2. Epic . Again, overuse. Especially when combined with "fail."

3. Fail. "Fail" used to be primarily a verb, whose noun is "failure." Although I confess to having used "fail" myself (but in talking about my own failures, like my inability to make alioli) I don't like it. There is just something cruel about it, especially when others' failures are deemed funny.

4. Wow factor. Overuse. Laziness

5. A-ha moment. The same. Phrases like this are crutches that we use when we don't want to put in the mental labor of thinking of something better to say.

6. Backstory. I kind of like "backstory." It's descriptive and to the point.
7. BFF. I suppose there are other things that could be abbreviated "BFF." "Best Friends Forever" wasn't the first thing I thought of when I first saw the abbreviation.

8. Man up. Man down, man in, man around. I've only started hearing this recently so I haven't yet had time to get tired of it. At least I immediately knew what it meant.

9. Refudiate. Nobody uses this word, except to mock Sarah Palin, so I don't think it belongs on the list.

10. Mamma grizzlies. A metaphor for what? Angry mothers? I haven't heard this much either.

11. The American people.
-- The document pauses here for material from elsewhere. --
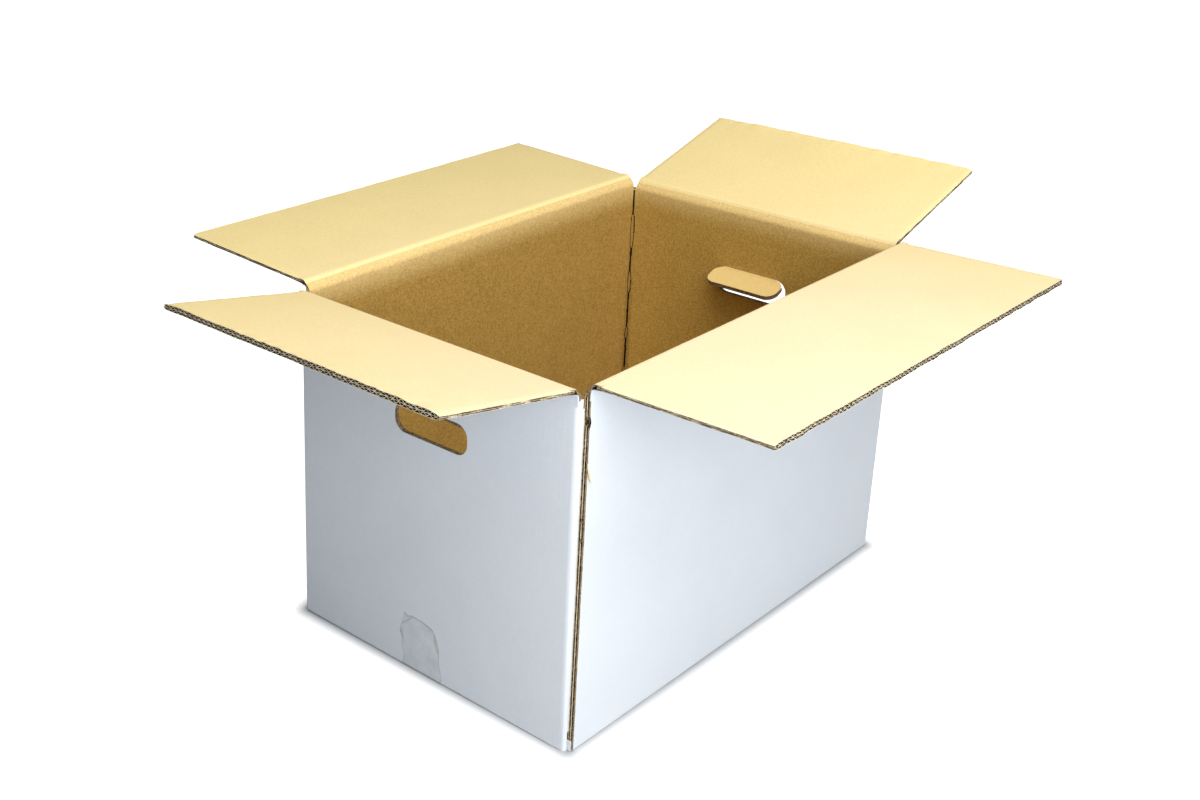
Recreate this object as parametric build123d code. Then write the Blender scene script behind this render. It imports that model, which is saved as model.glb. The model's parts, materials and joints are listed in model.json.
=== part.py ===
from build123d import *
import os

# Open moving box of double-wall corrugated board, in millimetres.
# The origin is the middle of the base, X runs along the long sides and Z points up.
# The long side with the maker's joint faces -Y, and the tape end that shows is on the -X side.

# Box, over its outside
box_length = 620.0
box_width = 400.0
box_height = 412.0

# Board
board = 6.0
liner = 0.5
medium = 0.45
flute_pitch = 7.5
flute_fill = 0.86
crushed_reach = 18.0

# Folds and slots
fold_radius = 4.0
base_fold_radius = 3.0
slot_half_width = 8.0
slot_overcut = 5.6
lap_gap = 0.4
fold_gap = 0.3
flap_seam = 1.0
short_flap_depth = 199.5

# Maker's joint at the -X -Y corner
joint_fold_radius = 7.0
raw_edge_setback = 8.0
glue_tab_width = 38.0
glue_tab_end_gap = 10.0
glue_tab_taper = 14.0

# Hand holes in the short sides
hand_hole_width = 104.0
hand_hole_height = 36.0
hand_hole_corner = 15.0
hand_hole_drop = 105.0
hand_hole_kerf = 0.4
hand_tab_tilt = 70.0

# Tape along the seam of the base
tape_width = 60.0
tape_film = 0.3
tape_side = 10.5
tape_turn_up = 70.0
tape_side_gap = 0.2

# How far each open flap is tilted up from level, in degrees
front_flap_tilt = 1.0
back_flap_tilt = 2.5
left_flap_tilt = 10.5
right_flap_tilt = 16.0

half_length = box_length / 2
half_width = box_width / 2
inner_half_length = half_length - board
inner_half_width = half_width - board
long_fold_z = box_height
short_fold_z = box_height - board - lap_gap
slot_floor_z = short_fold_z - slot_overcut
long_flap_span = box_length - 2 * slot_half_width
short_flap_span = box_width - 2 * slot_half_width
long_flap_depth = half_width - flap_seam / 2
hand_hole_z = box_height - hand_hole_drop
hand_fold_z = hand_hole_z + hand_hole_height / 2

# Each side of the box: turn about Z, distance of its face, length of its folds, height of its top fold
FRONT = (0, half_width, long_flap_span, long_fold_z)
BACK = (180, half_width, long_flap_span, long_fold_z)
LEFT = (-90, half_length, short_flap_span, short_fold_z)
RIGHT = (90, half_length, short_flap_span, short_fold_z)


def block(x0, x1, y0, y1, z0, z1):
    """A square-edged block between two corners."""
    size = Box(x1 - x0, y1 - y0, z1 - z0)
    return Pos((x0 + x1) / 2, (y0 + y1) / 2, (z0 + z1) / 2) * size


def bar(outline, span):
    """A section drawn as (outward, up) points, run along a fold and centred on it."""
    wire = Wire.make_polygon([(-span / 2, -out, up) for out, up in outline], close=True)
    return extrude(Face(wire), amount=span, dir=(1, 0, 0))


def at_side(side, height, piece):
    """Moves a piece from its own fold line to a fold line on one side of the box."""
    turn, reach, _, _ = side
    return Rot(0, 0, turn) * Pos(0, -reach, height) * piece


def corner_of(sketch, x, y):
    """The corner of a plan that lies nearest to a point."""
    return sketch.vertices().sort_by_distance((x, y, 0))[0]


def wall_plan():
    """Plan of the four walls: three folded corners, and the joint where the raw edge laps the fold."""
    plan = Rectangle(box_length, box_width)
    step = Rectangle(raw_edge_setback, board)
    plan -= Pos(raw_edge_setback / 2 - half_length, board / 2 - half_width) * step
    plan = fillet(corner_of(plan, -half_length, -inner_half_width), joint_fold_radius)
    folded = ((half_length, -half_width), (half_length, half_width), (-half_length, half_width))
    plan = fillet([corner_of(plan, x, y) for x, y in folded], fold_radius)
    return plan - Rectangle(2 * inner_half_length, 2 * inner_half_width)


def top_fold_cut(side):
    """What is taken off a wall above its top fold, down to a 45 degree crease on the inside."""
    rise = box_height - side[3] + board
    return at_side(side, side[3], bar([(0, 0), (-board, -board), (-board, rise), (0, rise)], side[2]))


def corner_slots():
    """The slots between neighbouring top flaps, cut a little deeper than the folds."""
    slots = []
    for sx in (-1, 1):
        for sy in (-1, 1):
            centre = Pos(sx * (half_length - slot_half_width / 2), sy * (half_width - slot_half_width / 2))
            cut_height = 2 * (box_height - slot_floor_z)
            slots.append(centre * Pos(0, 0, box_height) * Box(slot_half_width, slot_half_width, cut_height))
    return slots


def base_fold_cut(side):
    """What rounds the outside of a bottom fold."""
    length = 2 * max(half_length, half_width)
    radius = base_fold_radius
    square = Pos(0, radius / 2 - side[1], radius / 2) * Box(length, radius, radius)
    roll = Pos(0, radius - side[1], radius) * Rot(0, 90, 0) * Cylinder(radius, length)
    return Rot(0, 0, side[0]) * (square - roll)


def base_flaps():
    """The four bottom flaps: the short pair lies on the long pair, which meets along the middle."""
    half_span = long_flap_span / 2
    half_reach = short_flap_span / 2
    inner_z = board + lap_gap
    flaps = []
    for sy in (-1, 1):
        edges = sorted((sy * (half_width - base_fold_radius), sy * flap_seam / 2))
        flaps.append(block(-half_span, half_span, edges[0], edges[1], 0, board))
    for sx in (-1, 1):
        edges = sorted((sx * inner_half_length, sx * (half_length - short_flap_depth)))
        flaps.append(block(edges[0], edges[1], -half_reach, half_reach, inner_z, inner_z + board))
    return flaps


def glue_tab():
    """The tab folded on from the short side and glued inside the long one, narrower at both ends."""
    low = 2 * board + lap_gap + glue_tab_end_gap
    high = slot_floor_z - glue_tab_end_gap
    x_fold = -inner_half_length
    x_end = x_fold + glue_tab_width
    y_out = -inner_half_width
    outline = [(x_fold, y_out, low), (x_end, y_out, low + glue_tab_taper)]
    outline += [(x_end, y_out, high - glue_tab_taper), (x_fold, y_out, high)]
    return extrude(Face(Wire.make_polygon(outline, close=True)), amount=board, dir=(0, 1, 0))


def hand_shape(inset):
    """Outline of a hand hole, or of the tab cut out of it when inset by the knife's width."""
    width = hand_hole_width - 2 * inset
    height = hand_hole_height - 2 * inset
    return RectangleRounded(width, height, hand_hole_corner - inset)


def hand_holes():
    """One cut along X that opens the hand holes of both short sides."""
    return Pos(0, 0, hand_hole_z) * extrude(Plane.YZ * hand_shape(0), amount=box_length, both=True)


def tape_bed():
    """The shallow bed that the tape sinks into along the base, so the base stays flat."""
    half_bed = tape_width / 2 + tape_side_gap
    return block(-half_length, half_length, tape_side - half_bed, tape_side + half_bed, 0, tape_film)


def make_body():
    """The folded blank without its top flaps: walls, glue tab and closed base, all one board."""
    body = extrude(wall_plan(), amount=box_height)
    body += base_flaps()
    body += glue_tab()
    sides = (FRONT, BACK, LEFT, RIGHT)
    body -= corner_slots() + [top_fold_cut(side) for side in sides]
    body -= [base_fold_cut(side) for side in sides]
    return body - hand_holes() - tape_bed()


def flute_voids(span, depth):
    """The hollows between medium and liners at a flap's free edge, in both layers.

    Each hollow is a triangle at the edge and runs back to a point near the fold,
    where the creasing wheel has crushed the board flat.
    """
    layer = (board - 3 * liner) / 2
    half_base = flute_pitch / 2 - medium
    count = int((span - flute_pitch) // flute_pitch)
    # The two layers mirror each other about the middle liner.
    layers = ((liner + layer, -1), (liner + layer + liner, 1))
    voids = []
    for k in range(2 * count - 1):
        x = (k + 1 - count) * flute_pitch / 2
        for middle_face, away in layers:
            outer_face = middle_face + away * layer
            base_z, tip_z = (middle_face, outer_face) if k % 2 == 0 else (outer_face, middle_face)
            point_z = base_z + (tip_z - base_z) * flute_fill
            mouth = [(x - half_base, -depth, base_z), (x + half_base, -depth, base_z), (x, -depth, point_z)]
            far = (x, -crushed_reach, (2 * base_z + point_z) / 3)
            faces = [Face(Wire.make_polygon(mouth, close=True))]
            for i in range(3):
                faces.append(Face(Wire.make_polygon([mouth[i], mouth[(i + 1) % 3], far], close=True)))
            voids.append(Solid(Shell(faces)))
    return voids


def make_flap(side, depth, tilt):
    """A top flap on its fold: white liner below, creased at 45 degrees where it bends at the wall."""
    outline = [(fold_gap, 0), (depth, 0), (depth, board), (board + fold_gap, board)]
    flap = bar(outline, side[2]) - flute_voids(side[2], depth)
    return at_side(side, side[3], Rot(-tilt, 0, 0) * flap)


def make_hand_tab(side):
    """The tab cut on its ends and lower edge, pushed in and up on the fold along its top."""
    upright = Plane((0, 0, -hand_hole_height / 2), x_dir=(1, 0, 0), z_dir=(0, -1, 0))
    tab = extrude(upright * hand_shape(hand_hole_kerf), amount=board)
    turn, reach, _, _ = side
    return Rot(0, 0, turn) * Pos(0, board - reach, hand_fold_z) * Rot(hand_tab_tilt, 0, 0) * tab


def torn_end():
    """Outline (along Y, up) of the tape's torn end, from its left edge round to its right."""
    left = tape_side + tape_width / 2
    # Each corner is a share of the width in from the left edge and a share of the turn-up's height.
    corners = ((0, 0), (0, 0.62), (0.03, 0.76), (0.07, 1), (0.18, 0.95), (0.33, 0.99))
    corners += ((0.55, 0.98), (0.83, 0.93), (0.93, 0.83), (0.98, 0.68), (1, 0))
    return [(left - across * tape_width, up * tape_turn_up) for across, up in corners]


def make_tape():
    """The clear tape that closes the base, turned up a short way on both short sides."""
    left = tape_side + tape_width / 2
    right = tape_side - tape_width / 2
    out = half_length + tape_film
    tape = block(-out, out, right, left, 0, tape_film)
    torn = Face(Wire.make_polygon([(-half_length, y, z) for y, z in torn_end()], close=True))
    tape += extrude(torn, amount=tape_film, dir=(-1, 0, 0))
    tape += block(half_length, out, right, left, 0, tape_turn_up)
    return tape


pieces = {
    "box_body": make_body(),
    "front_flap": make_flap(FRONT, long_flap_depth, front_flap_tilt),
    "back_flap": make_flap(BACK, long_flap_depth, back_flap_tilt),
    "left_flap": make_flap(LEFT, short_flap_depth, left_flap_tilt),
    "right_flap": make_flap(RIGHT, short_flap_depth, right_flap_tilt),
    "left_hand_tab": make_hand_tab(LEFT),
    "right_hand_tab": make_hand_tab(RIGHT),
    "base_tape": make_tape(),
}

os.makedirs("parts", exist_ok=True)
for name, piece in pieces.items():
    export_step(piece, "parts/" + name + ".step")
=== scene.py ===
import json
from math import cos, exp, floor, pi, radians, sin

import bpy
from mathutils import Matrix, Vector, noise


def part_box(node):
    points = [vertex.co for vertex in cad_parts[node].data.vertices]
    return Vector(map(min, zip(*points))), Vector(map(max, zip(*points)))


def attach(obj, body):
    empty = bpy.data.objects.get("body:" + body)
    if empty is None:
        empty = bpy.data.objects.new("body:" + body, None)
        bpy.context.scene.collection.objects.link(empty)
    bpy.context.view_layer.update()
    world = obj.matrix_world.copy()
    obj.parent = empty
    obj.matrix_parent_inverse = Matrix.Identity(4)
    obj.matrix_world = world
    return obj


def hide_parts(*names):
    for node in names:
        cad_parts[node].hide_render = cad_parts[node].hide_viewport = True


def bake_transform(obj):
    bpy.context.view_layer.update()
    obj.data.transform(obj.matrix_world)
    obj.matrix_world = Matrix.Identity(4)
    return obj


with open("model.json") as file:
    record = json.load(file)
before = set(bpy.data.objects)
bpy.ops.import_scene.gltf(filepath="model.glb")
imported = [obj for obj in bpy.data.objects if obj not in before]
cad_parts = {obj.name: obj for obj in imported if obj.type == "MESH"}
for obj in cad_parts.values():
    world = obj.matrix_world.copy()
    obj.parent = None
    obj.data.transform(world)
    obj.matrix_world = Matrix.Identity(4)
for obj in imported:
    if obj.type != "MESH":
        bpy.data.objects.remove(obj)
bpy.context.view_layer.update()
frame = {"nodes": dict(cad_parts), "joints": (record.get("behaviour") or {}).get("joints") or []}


# Camera
# It stands in front of the corner with the maker's joint, a little above the box.
# The place and lens are metres and millimetres in the box's own frame.
bpy.ops.object.select_all(action="DESELECT")
camera_place = Vector((-1.4195, -1.0304, 1.0211))
camera_heading = radians(-45.864)
camera_height_angle = radians(19.922)
camera_roll = radians(0.386)
back = Vector((
    sin(camera_heading) * cos(camera_height_angle),
    -cos(camera_heading) * cos(camera_height_angle),
    sin(camera_height_angle),
))
bpy.ops.object.camera_add(location=camera_place)
camera = bpy.context.object
camera.rotation_euler = (-back).to_track_quat("-Z", "Y").to_euler()
camera.rotation_euler.rotate_axis("Z", camera_roll)
camera.data.sensor_width = 36.0
camera.data.lens = 47.48
camera.data.shift_x = 0.1667
camera.data.shift_y = -0.1
bpy.context.scene.camera = camera


# Floor and light
# A white floor in a white room, a wide soft light overhead and a softbox beside the camera,
# so both outer sides fade away from the near corner. Close to the box the floor's glow drops into a
# painted contact shadow.
body_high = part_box("box_body")[1]
under_wall = 0.006
foot_corner = (body_high.x - under_wall, body_high.y - under_wall, 0.0)
# Where the floor's camera-only glow fades from a painted contact shadow at the box's foot to even white.
shade_start, shade_end = -0.016, 0.04
glow_in_painted_shadow, glow_of_floor = -0.45, 1.05


def area_light(name, place, aim, width, power, colour):
    """A square softbox that points at a place."""
    bpy.ops.object.light_add(type="AREA", location=place)
    light = bpy.context.object
    light.name = name
    light.data.shape = "SQUARE"
    light.data.size = width
    light.data.energy = power
    light.data.color = colour
    light.visible_camera = False
    light.rotation_euler = (Vector(aim) - Vector(place)).to_track_quat("-Z", "Y").to_euler()


area_light("front_softbox", (-1.05, -1.6, 0.9), (-0.1, 0.0, 0.2), 1.3, 31.0, (0.95, 0.98, 1.0))
area_light("top_softbox", (-0.3, -0.75, 2.1), (0.0, 0.0, 0.3), 1.7, 46.5, (1.0, 0.98, 0.955))

world = bpy.data.worlds.new("Studio")
bpy.context.scene.world = world
world.use_nodes = True
nodes = world.node_tree.nodes
links = world.node_tree.links
room = nodes["Background"]
room.inputs["Color"].default_value = (0.84, 0.92, 1.0, 1.0)
room.inputs["Strength"].default_value = 0.14
backdrop = nodes.new("ShaderNodeBackground")
backdrop.inputs["Color"].default_value = (1.0, 1.0, 1.0, 1.0)
backdrop.inputs["Strength"].default_value = 1.3
seen = nodes.new("ShaderNodeLightPath")
pick = nodes.new("ShaderNodeMixShader")
links.new(seen.outputs["Is Camera Ray"], pick.inputs[0])
links.new(room.outputs[0], pick.inputs[1])
links.new(backdrop.outputs[0], pick.inputs[2])
links.new(pick.outputs[0], nodes["World Output"].inputs["Surface"])
bpy.context.scene.view_settings.view_transform = "Standard"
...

A community that is probably imaginary, since it can't seem to agree on anything. The people who say "the American people" always imagine that they understand what it is that "the American people" need and want. Popular with politicians, who like to push the patriotism button while remaining evasive in their rhetoric.

12. I'm just sayin'. Oh yeah? We know you're just saying, because your lips are moving and words are coming out of your mouth. It's used to evade complete responsibility for what you're just saying. "He's got a criminal record and his feet stink. I'm just sayin'." Yes. I'm just sayin' that his one deserves banishment.

13. Facebook/Google as verbs. It's not so bad. A testament to the flexibility of the English language. "Dude, I'll Facebook you later on." Sounds like fun. I would like a full, frontal Facebook, please.

14. Live life to the fullest. Before it's too late. It's just cliché is all. Here I would have substituted. "Main Street and Wall Street."

Some contend that Barack Obama's use of "shellacking" should be included. You have to give the O Man credit. It was the perfect word. That's why it resonated so much. Not that everybody has to overdo it now and refer to every rout as a shellacking.



I say google as a reference to looking up anything anywhere. Amazon.com, IMDB.com, etc.

Epic is the only other word here that I ever use, but that is only because I run a video store and Cecil B. DeMille is my BFF.

Refudiate sounds like a cool word. (altho spellchecker doesn't seem to like it.) Lemme google it and get back to you.

I think I speak for the American People when I say,
"Man up, Mamma Grizzlies!"


I remember the last graduation speech the late Steve North, my former principal, ever gave. I was the shortest distance between two points that included all possible graduation cliches, probably 15 minutes straight. I laughed...busted a gut, LMAO, rolled in the aisle, etc.